If a level of convergence is reached within communication, it’s much more likely you’ll be able to persuade them.
Diverging behavior can be triggered by a desire for a distinct individual identity (rather than than shared), or simply by a dislike or distrust of the other person.
The Liking Principle
If a request comes from someone we know or like, we’re more inclined to say yes… This is exactly why the Liking Principle is so valuable.
The Liking Principle (Cialdini, 2001) states that we like people who are like us. This can be applied strategically with aspects of communication that can be controlled. In this way body language and your word use can be a powerful tool for influencing others and for managing how your present yourself to others and how your first impression is perceived.
Be careful with this though, as Ekman warns if you do this too often or too exact (like copying every movement) this can be seen is mocking or mimicking, which may have the opposite effect and cause someone to dislike you or react defensively.
We like people who like us, and we like people who are like us. Communication skills and techniques like highlighting similarities in conversation and signaling how much you like your conversation partner can be used to take advantage of the liking principle.
Liking can also be developed through familiarity. Familiarity fosters the liking principle. This can create many opportunities to develop a good relationship rapport with others in almost any context.
In professional areas, like sales for example, an important first step is to create a trusting relationship with a potential client. If this is done well, the following steps of the sales process becomes much easier.
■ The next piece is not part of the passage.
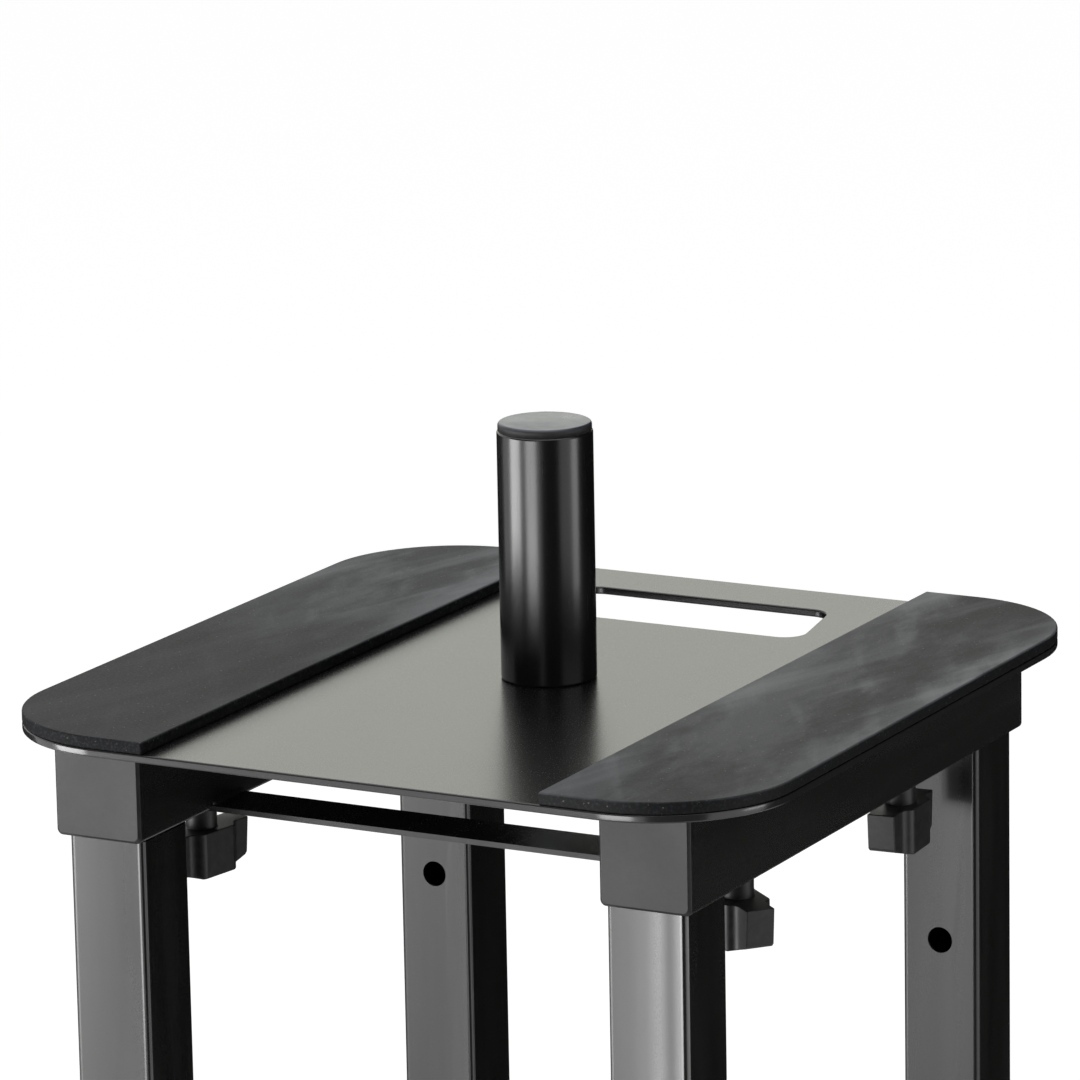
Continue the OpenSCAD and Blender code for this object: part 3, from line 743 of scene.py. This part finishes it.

Mirroring is a technique that can help you achieve this type of positive reaction (professionally or personally) in almost any situation. Mirroring is when you copy someone’s language and or behaviors. You can do this verbally by using the same words or expressions that they do in their language.
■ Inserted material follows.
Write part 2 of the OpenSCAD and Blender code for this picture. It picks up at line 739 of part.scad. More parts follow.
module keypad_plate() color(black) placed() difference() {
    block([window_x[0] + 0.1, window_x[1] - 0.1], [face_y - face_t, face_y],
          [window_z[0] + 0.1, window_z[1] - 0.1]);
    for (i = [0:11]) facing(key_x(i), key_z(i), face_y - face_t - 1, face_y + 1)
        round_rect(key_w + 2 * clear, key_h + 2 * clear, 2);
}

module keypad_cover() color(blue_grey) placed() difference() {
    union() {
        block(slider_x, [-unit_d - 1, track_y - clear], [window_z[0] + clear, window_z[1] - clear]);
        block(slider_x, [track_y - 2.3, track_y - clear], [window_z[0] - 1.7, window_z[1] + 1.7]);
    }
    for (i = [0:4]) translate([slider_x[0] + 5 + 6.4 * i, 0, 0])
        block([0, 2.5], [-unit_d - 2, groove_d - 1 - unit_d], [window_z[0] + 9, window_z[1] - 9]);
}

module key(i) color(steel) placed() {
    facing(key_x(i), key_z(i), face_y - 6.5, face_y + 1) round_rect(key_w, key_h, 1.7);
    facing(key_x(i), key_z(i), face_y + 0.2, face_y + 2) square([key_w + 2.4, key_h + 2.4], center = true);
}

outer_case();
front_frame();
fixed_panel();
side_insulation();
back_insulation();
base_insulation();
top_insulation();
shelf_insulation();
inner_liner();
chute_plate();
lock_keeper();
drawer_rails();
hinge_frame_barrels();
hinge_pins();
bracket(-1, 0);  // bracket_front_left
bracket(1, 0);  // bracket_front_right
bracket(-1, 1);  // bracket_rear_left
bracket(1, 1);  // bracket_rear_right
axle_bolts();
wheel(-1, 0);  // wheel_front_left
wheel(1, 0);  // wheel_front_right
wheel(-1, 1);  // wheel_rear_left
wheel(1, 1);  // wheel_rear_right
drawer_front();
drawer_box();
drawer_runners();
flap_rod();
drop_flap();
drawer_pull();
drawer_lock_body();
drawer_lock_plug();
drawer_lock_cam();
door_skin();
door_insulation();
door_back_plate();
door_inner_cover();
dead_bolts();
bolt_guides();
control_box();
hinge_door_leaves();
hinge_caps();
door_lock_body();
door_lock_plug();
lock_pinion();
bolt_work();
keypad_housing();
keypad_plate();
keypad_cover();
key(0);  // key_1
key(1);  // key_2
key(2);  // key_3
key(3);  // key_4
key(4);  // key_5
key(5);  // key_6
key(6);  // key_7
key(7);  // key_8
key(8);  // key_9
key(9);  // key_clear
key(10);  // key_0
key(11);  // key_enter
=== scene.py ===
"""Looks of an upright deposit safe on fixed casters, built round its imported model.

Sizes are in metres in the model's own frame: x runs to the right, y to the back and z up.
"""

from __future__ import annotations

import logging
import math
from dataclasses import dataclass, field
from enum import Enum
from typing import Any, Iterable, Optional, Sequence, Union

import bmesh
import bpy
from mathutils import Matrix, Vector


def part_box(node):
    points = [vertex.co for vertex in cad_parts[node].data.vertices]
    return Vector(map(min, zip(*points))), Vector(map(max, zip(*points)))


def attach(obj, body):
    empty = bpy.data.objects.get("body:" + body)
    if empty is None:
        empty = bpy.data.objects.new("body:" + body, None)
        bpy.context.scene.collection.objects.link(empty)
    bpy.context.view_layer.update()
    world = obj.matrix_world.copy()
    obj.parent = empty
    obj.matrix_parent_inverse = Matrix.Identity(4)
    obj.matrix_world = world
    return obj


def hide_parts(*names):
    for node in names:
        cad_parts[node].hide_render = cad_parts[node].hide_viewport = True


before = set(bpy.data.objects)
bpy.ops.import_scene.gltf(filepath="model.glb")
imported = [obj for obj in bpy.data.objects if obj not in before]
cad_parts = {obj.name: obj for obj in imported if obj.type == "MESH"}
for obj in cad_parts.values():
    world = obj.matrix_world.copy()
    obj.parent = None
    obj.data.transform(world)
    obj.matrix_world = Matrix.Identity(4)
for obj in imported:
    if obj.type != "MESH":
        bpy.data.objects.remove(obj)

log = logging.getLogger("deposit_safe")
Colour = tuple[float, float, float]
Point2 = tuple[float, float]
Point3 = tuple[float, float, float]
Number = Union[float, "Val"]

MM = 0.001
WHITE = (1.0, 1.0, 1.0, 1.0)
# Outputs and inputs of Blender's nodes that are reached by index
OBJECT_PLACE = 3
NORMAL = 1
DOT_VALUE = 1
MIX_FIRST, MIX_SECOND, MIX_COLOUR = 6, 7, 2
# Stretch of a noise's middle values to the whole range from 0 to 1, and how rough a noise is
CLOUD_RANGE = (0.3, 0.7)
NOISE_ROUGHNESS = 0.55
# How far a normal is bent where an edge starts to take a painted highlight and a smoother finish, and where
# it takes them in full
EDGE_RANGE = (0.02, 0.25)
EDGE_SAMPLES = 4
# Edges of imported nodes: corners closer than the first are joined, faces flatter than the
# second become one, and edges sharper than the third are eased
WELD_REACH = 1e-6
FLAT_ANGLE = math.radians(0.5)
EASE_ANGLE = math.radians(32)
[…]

For example, if someone often says ‘looks good’ you can say ‘I see what you mean’ to match their visual references and language. Or if someone says, ‘sounds good’ you can respond with ‘I hear you’. This is a form of linguistic style matching, when there is convergence at a language level. You can even mirror someone’s emoji use to create a sense of similarity and liking.
People also do this naturally when they find someone likable, so if your date is matching your body language, it’s a good sign!
The simplest way to begin using the liking principle to your advantage is by practicing mirroring the behaviour and communication of others, it takes time to become aware of your own behaviours and that of others, but it is certainly worthwhile and quite fun to notice how it can influence your interactions, both positively and negatively.